On May 7, 1957, the bank filed its inventory as executor, showing assets in the value of $44,125.76. It filed its final account as executor on June 13, 1957, and requested commissions as both executor and trustee in the sum of $2250 on principal and $33.28 on income. Its trust officer certified at the hearing on exceptions to these commissions, however, that they shall, unless unusual contingencies develop, cover its services as trustee to the end of its trusteeship under the will; this had been conditioned upon the life expectancy of seven and a quarter years for the life tenant, who was aged eighty-four on December 23, 1957, the date of the hearing.

The chancellor held the commission reasonable, saying: "The labor and responsibility of accountant in this estate were in no way extraordinary either in amount or difficulty. It may well be that if accountant was claiming the amount which it now claims merely as executor, the commission would be excessive. However, in view of the fact that it also is claiming as trustee and bases this portion of its claim on the life expectancy of the exceptant, we do not believe the commission claimed to be inappropriate."
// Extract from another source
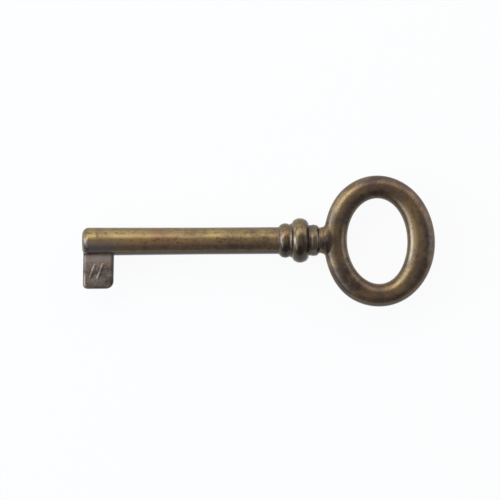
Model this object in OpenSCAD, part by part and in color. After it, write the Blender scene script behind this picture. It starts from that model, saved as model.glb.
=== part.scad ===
// Furniture key: an oval cast bow, a turned collar, a drilled round shank and a plain bit.
// The shank lies along X with its tip at the origin, and the bow is at +X.
// The bit points to -Y. The key lies flat, so +Z is its upper side. Millimetres.

/* [Shank] */
// Length of the shank that shows, from the tip to the collar
shank_length = 42; // [30:1:60]
// Diameter of the shank
shank_d = 5.7; // [5.4:0.1:7]
// Rounding of the rim at the tip
tip_round = 1.1; // [0.4:0.1:1.2]
// Diameter of the hole that goes over the lock's pin
pin_hole_d = 3.2; // [2.6:0.1:3.4]
// Depth of the straight wall of that hole
pin_hole_depth = 18; // [8:1:20]

/* [Bit] */
// Width of the bit along the shank
bit_width = 6.5; // [4:0.5:10]
// How far the bit stands out from the shank
bit_drop = 7.25; // [4:0.25:12]
// Thickness of the bit
bit_thickness = 2.4; // [2:0.1:3]
// Distance from the tip to the bit
bit_setback = 0.25; // [0.2:0.05:2]
// Radius of the bit's lower corner towards the tip
bit_front_corner = 1.0; // [0.5:0.1:2]
// Radius of the bit's lower corner towards the bow
bit_rear_corner = 1.5; // [0.5:0.1:2]
// Rounding of the bit's long edges
bit_edge_round = 0.7; // [0.2:0.1:0.8]
// Radius of the fillet where the bit meets the shank
bit_fillet = 0.6; // [0.3:0.1:1]
// Thickness of the tenon on the bit's root
tenon_thickness = 1.5; // [1:0.1:1.8]
// Depth of the tenon in the wall of the shank
tenon_depth = 0.7; // [0.4:0.1:0.8]

/* [Collar] */
// Rise of the front bead above the shank
front_bead_rise = 0.85; // [0.5:0.05:1.2]
// Radius of the front bead's round
front_bead_round = 1.45; // [1.2:0.05:1.6]
// Rise of the thin ring between the beads above the shank
quirk_rise = 0.72; // [0.4:0.02:1]
// Width of that thin ring
quirk_width = 0.3; // [0.2:0.05:0.6]
// Width of the groove on each side of the thin ring
quirk_groove = 0.05; // [0.05:0.01:0.2]
// Rise of the large bead above the shank
knop_rise = 1.94; // [1.2:0.02:2.2]
// Radius of the large bead's round
knop_round = 1.82; // [1.5:0.02:2.2]
// Rise of the collar's plain sleeve above the shank
sleeve_rise = 0.16; // [0.12:0.02:0.4]
// Depth of the seat in the collar that the shank enters
seat_depth = 1.2; // [0.8:0.1:2]

/* [Bow] */
// Diameter of the neck between the collar and the bow
neck_d = 5.5; // [4.6:0.1:6.2]
// Length of the neck behind its bead
neck_length = 1.0; // [0.6:0.1:4]
// Rise of the neck's bead above the neck
neck_bead_rise = 0.61; // [0.3:0.01:1]
// Radius of the neck bead's round
neck_bead_round = 1.2; // [1:0.05:1.6]
// Radius of the fillet where the neck meets the bow
neck_fillet = 0.9; // [0.5:0.1:1.5]
// Length of the bow along the key
bow_length = 24.1; // [20:0.1:32]
// Width of the bow across the key
bow_width = 28.2; // [22:0.1:36]
// Thickness of the bow
bow_thickness = 4.4; // [3.6:0.1:5]
// Length of the eye in the bow
eye_length = 13; // [8:0.1:14]
// Width of the eye in the bow
eye_width = 18.3; // [12:0.1:20]
// Shift of the eye from the bow's middle towards the neck
eye_shift = 0.3; // [0:0.1:1]
// Squareness of the bow's section, where 2 is an ellipse
bow_squareness = 2.3; // [2:0.1:3]
// Lean of the cast bow, in degrees
bow_lean = 2.4; // [0:0.2:4]
// Drop of the bow's middle towards the side of the bit
bow_drop = 0.2; // [0:0.1:0.5]
// Diameter of the tang that carries the bow
tang_d = 3.0; // [2.4:0.1:3.4]
// Length of the tang inside the shank
tang_grip = 8; // [5:0.5:9]

/* [Fits] */
// Gap that the solder fills, on each side of a joint
solder_gap = 0.04; // [0.02:0.01:0.08]

/* [Hidden] */
$fn = 96;

// How far a cut runs past the solid that it cuts
clear = 1;

shank_r = shank_d / 2;
hole_r = pin_hole_d / 2;
tang_r = tang_d / 2;
neck_r = neck_d / 2;

// Rounding of the tip's rim, limited by the wall round the pin hole
tip_land = 0.05;
tip_rim = min(tip_round, shank_r - hole_r - tip_land);
drill_point_angle = 118;
drill_point = hole_r / tan(drill_point_angle / 2);

// Places along the shank, from the tip to the bow
bead_lip = 0.05;
front_bead_at = shank_length + bead_lip + front_bead_round;
quirk_at = front_bead_at + 0.6 * front_bead_round;
quirk_root = quirk_rise - 0.2;
knop_at = quirk_at + quirk_width + quirk_groove + knop_round;
collar_rear = knop_at + knop_round + bead_lip;
shank_end = shank_length + seat_depth;
tang_tip = shank_end - tang_grip;
neck_bead_at = collar_rear + 0.8 * neck_bead_round;
neck_bead_shoulder = 0.1;
neck_start = neck_bead_at + 0.9 * neck_bead_round;
bow_near = neck_start + neck_length;
bow_middle = bow_near + bow_length / 2;
near_band = (bow_length - eye_length) / 2 - eye_shift;

// The fillet behind the neck starts before the bow and is limited by the neck's length
fillet_lead = 0.55;
neck_fillet_r = min(neck_fillet, neck_length / fillet_lead);
fillet_start = bow_near - fillet_lead * neck_fillet_r;

// Steps of the lofts
bow_stations = 84;
bow_section_points = 24;
neck_stations = 9;
neck_section_points = 32;

// The gold of the worn shank, and the browns of the turned and cast pieces
shank_colour = [0.62, 0.53, 0.33];
collar_colour = [0.45, 0.38, 0.28];
bow_colour = [0.42, 0.35, 0.26];
bit_colour = [0.46, 0.41, 0.35];

// Turns something drawn along +Z so that it runs along the shank, at a distance from the tip
module along_shank(at = 0) {
  translate([at, 0, 0]) rotate([0, 90, 0]) children();
}

// Half profile of a bead, placed along the shank, with its crown at a radius
module bead_profile(at, crown, round) {
  translate([crown - round, at]) circle(round);
}

// Half profile of a plain turned length
module turned_profile(from, to, r) {
  translate([0, from]) square([r, to - from]);
}

// What a round corner removes from a square one, with the corner at the origin
module corner_waste(round) {
  difference() {
    square(round);
    translate([round, round]) circle(round);
  }
}

// Outside of the shank, grown by a gap to cut the seat of the bit
module shank_blank(gap = 0) {
  along_shank(-gap) rotate_extrude() difference() {
    turned_profile(0, shank_end + 2 * gap, shank_r + gap);
    translate([shank_r + gap, 0]) mirror([1, 0]) corner_waste(tip_rim + gap);
  }
}

// Tenon of the bit, grown by a gap to cut its mortise in the shank
module tenon(gap = 0) {
  length = bit_width - 2 * bit_edge_round + 2 * gap;
  thickness = tenon_thickness + 2 * gap;
  translate([bit_setback + bit_edge_round - gap, -shank_r - clear, -thickness / 2])
    cube([length, clear + tenon_depth + gap, thickness]);
}

// Round shank, with the pin hole at the tip, the tang's socket at the rear and the bit's mortise
module shank() {
  color(shank_colour) difference() {
    shank_blank();
    along_shank(-clear) cylinder(r = hole_r, h = pin_hole_depth + clear);
    along_shank(pin_hole_depth) cylinder(r1 = hole_r, r2 = 0, h = drill_point);
    along_shank(tang_tip - solder_gap) cylinder(r = tang_r + solder_gap, h = tang_grip + clear);
    tenon(solder_gap);
  }
}

// Front view of the bit, up into the shank, with its two round lower corners
module bit_outline() {
  translate([bit_setback, -shank_r - bit_drop]) difference() {
    square([bit_width, bit_drop + clear]);
    corner_waste(bit_front_corner);
    translate([bit_width, 0]) mirror([1, 0]) corner_waste(bit_rear_corner);
  }
}

// Rectangle with round corners, centred
module rounded_rectangle(size, round) {
  difference() {
    square(size, center = true);
    for (sx = [0, 1], sy = [0, 1]) mirror([sx, 0]) mirror([0, sy])
      translate(-size / 2) corner_waste(round);
  }
}

// Flat of the bit: its outline, with the long edges and the lower end rounded
module bit_plate() {
  reach = shank_r + bit_drop;
  intersection() {
    linear_extrude(bit_thickness, center = true) bit_outline();
    translate([bit_setback + bit_width / 2, 0, 0]) rotate([90, 0, 0])
      linear_extrude(reach + clear) rounded_rectangle([bit_width, bit_thickness], bit_edge_round);
    rotate([90, 0, 90]) linear_extrude(bit_setback + bit_width + clear)
      rounded_rectangle([2 * reach, bit_thickness], bit_edge_round);
  }
}

// Fillets along both sides of the bit's root, tangent to the plate and to the shank
module bit_root_fillets() {
  half = bit_thickness / 2;
  lap = 0.3;
  centre_z = half + bit_fillet;
  centre_y = -sqrt(pow(shank_r + bit_fillet, 2) - pow(centre_z, 2));
  in_shank = [centre_y, centre_z] * (shank_r - lap) / (shank_r + bit_fillet);
  for (side = [0, 1]) mirror([0, 0, side])
    translate([bit_setback + bit_edge_round, 0, 0]) rotate([90, 0, 90])
      linear_extrude(bit_width - 2 * bit_edge_round) difference() {
        polygon([[centre_y, half - lap], [centre_y, centre_z], in_shank, [in_shank[0], half - lap]]);
        translate([centre_y, centre_z]) circle(bit_fillet);
      }
}

// Bit, seated on the shank with its tenon in the wall
module bit() {
  color(bit_colour) {
    difference() {
      union() {
        bit_plate();
        bit_root_fillets();
      }
      shank_blank(solder_gap);
    }
    tenon();
  }
}

// Turned collar: the front bead, the thin ring in its groove and the large bead
module collar() {
  color(collar_colour) along_shank() rotate_extrude() difference() {
    union() {
      turned_profile(shank_length, collar_rear, shank_r + sleeve_rise);
      bead_profile(front_bead_at, shank_r + front_bead_rise, front_bead_round);
      turned_profile(front_bead_at, knop_at, shank_r + quirk_root);
      turned_profile(quirk_at + quirk_groove, quirk_at + quirk_width, shank_r + quirk_rise);
      bead_profile(knop_at, shank_r + knop_rise, knop_round);
    }
    turned_profile(shank_length - clear, shank_end, shank_r + solder_gap);
    turned_profile(shank_length - clear, collar_rear + clear, tang_r + solder_gap);
  }
}

// Point on a unit superellipse at an angle
function rounded_point(angle, squareness) = [
  sign(cos(angle)) * pow(abs(cos(angle)), 2 / squareness),
  sign(sin(angle)) * pow(abs(sin(angle)), 2 / squareness)
];

// Section of the bow at an angle round the oval, from the edge of the eye to the outer edge
function bow_section(angle) =
  let (
    outer = [bow_length / 2 * cos(angle), bow_width / 2 * sin(angle)],
    inner = [eye_length / 2 * cos(angle) - eye_shift, eye_width / 2 * sin(angle)],
    middle = (outer + inner) / 2,
    half = (outer - inner) / 2
  ) [
    for (i = [0 : bow_section_points - 1])
      let (
        p = rounded_point(360 * i / bow_section_points, bow_squareness),
        flat = middle + half * p[0]
      ) [flat[0], flat[1], bow_thickness / 2 * p[1]]
  ];

// Triangles between neighbouring rings of points, and from the last ring to the first when closed
function loft_faces(rings, points, closed) = [
  for (i = [0 : rings - (closed ? 1 : 2)], j = [0 : points - 1])
    let (
      a = i * points + j,
      b = i * points + (j + 1) % points,
      c = (i + 1) % rings * points + (j + 1) % points,
      d = (i + 1) % rings * points + j
    ) each [[a, b, c], [a, c, d]]
];

// Oval ring of the bow, lofted through its sections
module bow_ring() {
  points = [for (i = [0 : bow_stations - 1]) each bow_section(360 * i / bow_stations)];
  polyhedron(points, loft_faces(bow_stations, bow_section_points, true));
}

// Rear of the neck: it spreads along a fillet into the bow and sinks under the bow's crown
module neck_spread() {
  lap = 0.4;
  skin = 0.03;
  crown_sink = 0.5;
  root_r = neck_r - skin;
  reach = bow_near + near_band / 2 - fillet_start;
  stations = [-lap, for (i = [0 : neck_stations - 1]) reach * i / (neck_stations - 1)];
  last = len(stations) - 1;
  function half_width(x) =
    root_r + neck_fillet_r - sqrt(pow(neck_fillet_r, 2) - pow(min(max(x, 0), neck_fillet_r), 2));
  function half_height(x) =
    root_r - (neck_r - bow_thickness / 2 + crown_sink) * pow(max(x, 0) / reach, 1.5);
  points = [
    for (x = stations, k = [0 : neck_section_points - 1])
      let (angle = 360 * k / neck_section_points)
        [fillet_start + x, half_width(x) * cos(angle), -half_height(x) * sin(angle)]
  ];
  front_cap = [for (k = [neck_section_points - 1 : -1 : 0]) k];
  rear_cap = [for (k = [0 : neck_section_points - 1]) last * neck_section_points + k];
  polyhedron(points, [front_cap, each loft_faces(last + 1, neck_section_points, false), rear_cap]);
}

// Cast bow with its neck, the neck's bead and the tang
module bow() {
  color(bow_colour) {
    along_shank(tang_tip) cylinder(r = tang_r, h = neck_start - tang_tip);
    along_shank() rotate_extrude() difference() {
      union() {
        turned_profile(collar_rear, fillet_start, neck_r);
        turned_profile(collar_rear, neck_bead_at, neck_r + neck_bead_rise - neck_bead_shoulder);
        bead_profile(neck_bead_at, neck_r + neck_bead_rise, neck_bead_round);
      }
      turned_profile(collar_rear - clear, collar_rear, neck_r + neck_bead_rise);
    }
    neck_spread();
    translate([bow_middle, -bow_drop, 0]) rotate([0, 0, bow_lean]) bow_ring();
  }
}

bow();
collar();
shank();
bit();
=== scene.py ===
import math

import bpy
import numpy as np
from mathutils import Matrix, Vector


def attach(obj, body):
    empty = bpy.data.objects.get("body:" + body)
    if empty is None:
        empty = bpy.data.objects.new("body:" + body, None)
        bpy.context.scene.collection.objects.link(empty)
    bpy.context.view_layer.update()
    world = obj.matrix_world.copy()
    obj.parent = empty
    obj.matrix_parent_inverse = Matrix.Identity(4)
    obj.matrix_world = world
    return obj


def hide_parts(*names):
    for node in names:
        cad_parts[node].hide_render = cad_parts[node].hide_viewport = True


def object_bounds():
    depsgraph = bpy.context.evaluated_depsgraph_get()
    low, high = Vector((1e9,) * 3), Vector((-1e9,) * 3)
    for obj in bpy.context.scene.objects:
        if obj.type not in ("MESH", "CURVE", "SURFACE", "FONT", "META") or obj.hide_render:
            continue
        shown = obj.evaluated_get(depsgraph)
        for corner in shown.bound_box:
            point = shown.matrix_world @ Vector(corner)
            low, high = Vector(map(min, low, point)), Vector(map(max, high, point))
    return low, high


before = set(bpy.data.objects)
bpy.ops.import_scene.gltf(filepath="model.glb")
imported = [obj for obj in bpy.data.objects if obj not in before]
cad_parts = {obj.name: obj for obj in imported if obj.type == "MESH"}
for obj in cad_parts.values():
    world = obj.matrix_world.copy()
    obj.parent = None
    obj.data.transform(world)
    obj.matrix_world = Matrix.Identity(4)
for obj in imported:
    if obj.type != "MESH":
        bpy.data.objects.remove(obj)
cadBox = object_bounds()

# The key lies along X with its tip at the origin, its bit towards -Y and +Z up.
# Sizes below are in millimetres, and mm turns them into the scene's metres.
mm = 0.001


def linearColour(hexCode):
    # sRGB hex to the linear colour that shaders take
    parts = [int(hexCode[i:i + 2], 16) / 255 for i in (1, 3, 5)]
    return [c / 12.92 if c <= 0.04045 else ((c + 0.055) / 1.055) ** 2.4 for c in parts] + [1.0]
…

The court en banc, after citing the Act of May 1, 1953, P.L. 190, § 2, 20 P.S. §§ 3274-3279 (pocket), said: "Accountant, in this case, did not allocate its claimed compensation between its services as executor and its services as trustee. However, in our opinion, it is entitled under the evidence to the compensation it claims for its duties as executor. We, therefore, deem it unnecessary to discuss the extent of the compensation, if any, it is entitled to as trustee except to note

[ 396 Pa. Page 4]

    that the Act of 1953 does not provide for compensation for services to be rendered in the future."

The appropriate part of the Act of 1953 reads as follows: "Whenever it shall appear, either during the continuance of a trust or at its end, that a fiduciary has rendered services for which he has not been fully compensated, the court having jurisdiction over his accounts shall allow him such original or additional compensation out of the trust income or the trust principal or both as may be necessary to compensate him for the services theretofore rendered by him."

The interpretation of this language is not before us, but we have displayed it in order to deprecate as bad practice an engagement in advance not to charge commissions. And we will construe the above section to the extent of agreeing with the court below that it clearly does not authorize the payment of commissions for prospective services.

The bank failed to show a division of commissions between its executorial service and its trustee service when it filed its account, although it knew or should have known the section of the Act of 1953 quoted above. It then sought to correct the situation when its trust officer waived future trust commissions while on the witness stand. However, once we put our imprimatur upon this commission as being proper compensation for the bank as executor, a psychological weight will be put on the court when the trust ends, six years hence, to award it some compensation as trustee, despite its assurance now that the present commission covers both categories.

It gives pause that the bank should ask more for ten and a half months' work than it asked for and took for six years' work as guardian. Allowed $2283.28 for executor's commissions by the court en banc, its work as executor lasted from July 26, 1956, when it

[ 396 Pa. Page 5]

    took out letters, to June 13, 1957, when it filed its account. During that time it did no unusual service, as the six-page account shows. The exceptant has naturally compared this unfavorably with the bank's work as guardian, which lasted from December 21, 1950, when it was appointed, to December 4, 1956, when it filed its account. Its six years' work as guardian is represented by a twenty-page account, and its commissions total $1984.33, or less than its commissions as executor for more work. And the bank's brief unguardedly cites authority - McElhenny's Appeal, 46 Pa. 347 (1863) - which says: "a guardian, unlike an administrator, is a trustee for custody and management, not for mere collection and distribution."

This disparity raises the possibility that $2250 does in fact reflect some factor of future trustee's commissions. Fiduciaries acting in multiple capacities should be scrupulous in keeping them in all ways distinct.

If the amounts involved were substantial we would send the case back for further study and clarification. But the sums are so small that they blur the relationship between work and recompense, whether expressed in amounts or percentages. What stays our hand is the action of the court en banc in limiting the commissions to those proper for an executor and pronouncing them reasonable here. It should know best, in the absence of an obvious abuse of discretion. Taking the bank at its word that it will not ask for further compensation except for unusual service made necessary by contingencies not now foreseen; regarding the peculiar circumstances of the case, with the notion counted in that it was the bank that made them look a bit peculiar; aware also that a year and a half of the trusteeship has already run - we regard the action of the court en banc as representing in the round the best available wisdom and conformance with law.

Mr. Justice BELL and Mr. Justice BENJAMIN R. JONES dissent.


The decree is affirmed, costs to be paid by the estate.